Frontiers in Psychology August 7, 2019 DOI: 10.3389/fpsyg.2019.01825 via Semantic Scholar

Summary

This conceptual analysis examines how embodied cognition can operate with or without mental representations, using judgment and decision-making in sports as a lens. The authors do not advocate for a single theoretical approach but instead present two contrasting perspectives: one that assumes mental representations mediate between athlete and environment, and another that assumes direct contact without representation. They outline definitions and constructs, detail the underlying theories, and comment on two published empirical studies to illustrate each approach.

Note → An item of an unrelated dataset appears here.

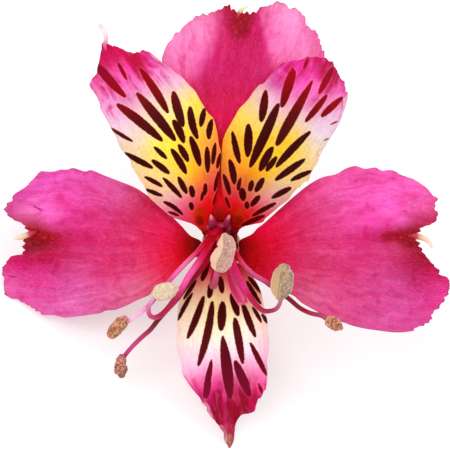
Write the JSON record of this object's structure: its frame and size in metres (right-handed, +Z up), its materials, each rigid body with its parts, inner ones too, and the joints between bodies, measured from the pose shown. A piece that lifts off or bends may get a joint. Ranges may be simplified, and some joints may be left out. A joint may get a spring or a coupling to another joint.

The paper concludes by discussing commonalities, divergences, and the consequences of adopting each perspective in sports research.

Study at a glance

Characteristics Theoretical or philosophical paper Peer reviewed
Keywords Medicine Psychology
Citations 67
Key finding Embodied cognition in sports can be understood through two contrasting approaches—one involving mental representation and one involving direct contact with the environment—each offering legitimate but divergent explanations for empirical results.

Abstract

In this conceptual analysis contribution to the special issue on radical embodied cognition, we discuss how embodied cognition can exist with and without representations. We explore this concept through the lens of judgment and decision-making in sports (JDMS). Embodied cognition has featured in many investigations of human behavior, but no single approach has emerged. Indeed, the very definitions of the concepts “embodiment” and “cognition” lack consensus, and consequently the degree of “radicalism” is not universally defined, either. In this paper, we address JDMS not from a rigid theoretical perspective but from two embodied cognition approaches: one that assumes there is mediation between the athlete and the environment through mental representation, and another that assumes direct contact between the athlete and the environment and thus no need for mental representation. Importantly, our aim was not to arrive at a theoretical consensus or set up a competition between approaches but rather to provide a legitimate scientific discussion about how to explain empirical results in JDMS from contrasting perspectives within embodied cognition. For this, we first outline the definitions and constructs of embodied cognition in JDMS. Second, we detail the theory underlying the mental representation and direct contact approaches. Third, we comment on two published research papers on JDMS, one selected by each of us: (1) Correia et al. (2012) and (2) Pizzera (2012). Fourth, following the interpretation of the empirical findings of these papers, we present a discussion on the commonalities and divergences of these two perspectives and the consequences of using one or the other approach in the study of JDMS.